In Syria, the army reeled in the face of the rebellion in 2011; desertions were rife and large sections of territory were lost to the insurgency. But as incompetent commanders were killed or relieved and a new leadership emerged, the army was able to bring its vastly greater firepower to bear on an increasingly fractionated adversary. Its combat capability was multiplied by the successful integration of civilian militias and the intelligence and tactical advice supplied by Iran. This trajectory is likely to be replicated in Iraq.

The character of the Sunni offensive will mobilize more than just the army. Mass execution has been meshed with the use of religious symbolism by the insurgents, who framed their objective as extirpating “the filth” — Shiite teaching and believers — from Najaf and Karbala, the two holiest Shiite cities. In a minority war on a majority population, this is a suicidal tactic. The Shiites will hit back even harder than last time.

In addition to being hobbled by their paltry numbers, the rebels have chosen to make war on an adversary with powerful friends who have a serious stake in the future of Iraq.

Iran has already pledged assistance to the government of Prime Minister Nuri Kamal al-Maliki and reportedly deployed elite units of the Islamic Revolutionary Guards Corps to Iraq. The United States has sent an aircraft carrier and amphibious assault ship to the Persian Gulf and stepped up intelligence help for the Iraqi government.

Although Washington is unlikely to use force directly against the rebels — in part because insurgents don’t present the kind of targets that American air power is optimized to destroy, and in part because of reluctance to re-engage militarily in Iraq — the kind of advisory help, material assistance and diplomatic support that is on offer will stiffen Iraq’s spine. Perceptions, real or imagined, of American and Iranian collusion will help, too.
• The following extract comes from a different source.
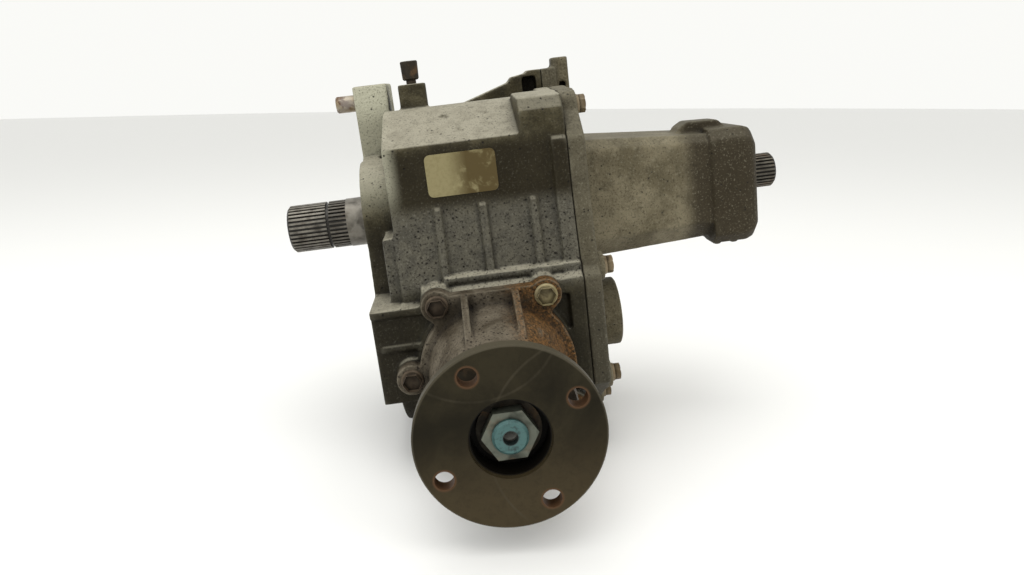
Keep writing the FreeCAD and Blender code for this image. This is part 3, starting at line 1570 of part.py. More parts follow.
def make_joint_dowels():
    """Two pins that line up the castings at the joint face, as one group."""
    pins = []
    for number, (y, z) in enumerate(JOINT_DOWEL_PLACES, start=1):
        pin = doc.addObject("Part::Cylinder", f"joint_dowel_{number}")
        bind(pin, "Radius", JOINT_DOWEL)
        bind(pin, "Height", JOINT_DOWEL_HALF * 2)
        place(pin, (D.split_plane - JOINT_DOWEL_HALF, y, z), Rotation(Vector(0, 1, 0), 90))
        pins.append(pin)
    group = doc.addObject("Part::Compound", "joint_dowels")
    group.Links = pins
    finish(group, "joint_dowels")


def make_rings():
    """O-ring of the pinion housing and the shims behind the left-hand bearing cups."""
    ring = doc.addObject("Part::Torus", "housing_o_ring")
    bind(ring, "Radius1", D.housing_spigot - O_RING_DEPTH / 2)
    bind(ring, "Radius2", O_RING_DEPTH / 2)
    middle = D.block_front - 9 + O_RING_WIDTH / 2
    place(ring, at(PINION_AXIS, 0, -middle), Rotation(Vector(1, 0, 0), 90))
    finish(ring, "housing_o_ring")
    turned_ring("input_shim", INPUT_AXIS, "+X", INPUT_LEFT - 9 - SHIM, INPUT_LEFT - 9, size(33),
                INPUT_BEARING[1])
    turned_ring("counter_shim", COUNTER_AXIS, "+X", COUNTER_LEFT - 8 - SHIM, COUNTER_LEFT - 8, size(24),
                COUNTER_LEFT_BEARING[1])


make_tapered_bearings()
make_support_bearing()
seat_radius = make_input_shaft()
make_intermediate_shaft()
make_countershaft()
make_helical_gears(seat_radius)
make_bevel_gears()
make_pinion_group()
make_pinion_housing()
make_main_case()
make_extension_housing()
make_seals_and_dowel()
make_bolts()
make_oil_plugs()
make_joint_dowels()
make_rings()


# Check the model and write one file for each sub-part

doc.recompute()
for item in doc.Objects:
    for state in ("Invalid", "Error"):
        if state in item.State:
            raise RuntimeError(f"{item.Name} is {state}")
os.makedirs("parts", exist_ok=True)
for item in finished:
    if item.Shape.isNull() or not item.Shape.isValid():
        raise RuntimeError(f"{item.Label} has no valid shape")
    item.Shape.exportStep(f"parts/{item.Label}.step")
    print(item.Label, len(item.Shape.Solids), round(item.Shape.Volume))
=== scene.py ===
# %% Load the frame
import math

import bmesh
import bpy
from mathutils import Matrix, Vector


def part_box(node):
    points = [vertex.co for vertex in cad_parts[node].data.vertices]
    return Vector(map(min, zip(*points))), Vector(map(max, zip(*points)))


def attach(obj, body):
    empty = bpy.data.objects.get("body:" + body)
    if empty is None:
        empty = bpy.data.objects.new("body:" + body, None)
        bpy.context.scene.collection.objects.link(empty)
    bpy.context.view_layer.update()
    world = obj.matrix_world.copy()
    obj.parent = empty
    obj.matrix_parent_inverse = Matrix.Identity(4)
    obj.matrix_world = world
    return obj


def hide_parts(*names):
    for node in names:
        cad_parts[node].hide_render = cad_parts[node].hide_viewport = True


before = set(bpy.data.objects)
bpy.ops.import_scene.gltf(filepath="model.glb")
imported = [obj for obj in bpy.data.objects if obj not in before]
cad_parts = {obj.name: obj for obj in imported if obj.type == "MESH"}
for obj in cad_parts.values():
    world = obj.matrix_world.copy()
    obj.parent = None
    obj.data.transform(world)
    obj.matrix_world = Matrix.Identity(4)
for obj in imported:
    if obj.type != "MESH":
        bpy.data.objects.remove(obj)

MM = 0.001
scene = bpy.context.scene
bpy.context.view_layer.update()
print("pieces in the frame:", len(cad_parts))

# %% [markdown]
# ## The view
# The photograph was taken from the front, a little above and with the unit leaning on its
# left edge. A camera could be placed by eye, but then each piece would sit a little off.
# Here its place and its three directions were fitted to the round flange, its four holes
# and the shaft axis, so the same numbers give the same picture.

# %% Camera
CAMERA_PLACE = Vector((79.4, -647.4, 97.4)) * MM
CAMERA_RIGHT = Vector((0.99042, -0.07512, -0.11583))
CAMERA_UP = Vector((0.13099, 0.24650, 0.96025))
CAMERA_BACK = Vector((-0.04358, -0.96623, 0.25398))
LENS_MM = 27.715
SENSOR_MM = 36.0


def make_camera():
    data = bpy.data.cameras.new("view")
    data.lens = LENS_MM
    data.sensor_width = SENSOR_MM
    camera = bpy.data.objects.new("view", data)
    scene.collection.objects.link(camera)
    turn = Matrix((CAMERA_RIGHT, CAMERA_UP, CAMERA_BACK)).transposed()
    camera.matrix_world = Matrix.Translation(CAMERA_PLACE) @ turn.to_4x4()
    scene.camera = camera
    return camera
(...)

In the end both Sunni and Shite factions may come to the understanding that they are being played off against each other by American…

At the same time, gulf states that tacitly support the rebels as payback against Iran for its perceived takeover of Iraq will do nothing to support the rebels’ military campaign, for fear of creating an uncontrollable situation, even if their nationals privately fund the rebel army.

And once the fighting is over, the Sunnis will be even more isolated than before. President Obama’s call for a multiethnic governing coalition aside, it is inconceivable that Mr. Maliki will now reverse his policy of excluding Sunnis from governance.

In short, despite the rapid success of the Sunni campaign, it is a kamikaze attack that will make the Shiite hold on the Iraqi state stronger, not weaker.

That said, it’s unlikely that Mr. Maliki will have the stomach to retake the Sunni-majority areas of western Iraq anytime soon. The rump Iraq, like the Assad regime in Syria, will be ever more in thrall to Iran, and committed to domestic policies that make the reconstitution of the country via a political process ever more unlikely.

That’s hardly an optimal outcome for Washington: Among other things, Washington’s support for the Maliki government will put further strain on its ties to the gulf states; it will also complicate any effort to deal aggressively with Iran, with which it will find itself in an odd-couple alliance.

American policy makers might anticipate that the insurgency will burn itself out before it presents a real threat to American interests. But they can’t relax too much, because to the extent that this sectarian brawl produces something resembling a winner, it won’t be in Washington, Mosul or Baghdad — but in Tehran.

Steven Simon, a senior fellow at the Middle East Institute, was the senior director for the Middle East and North Africa at the National Security Council from 2011 to 2012.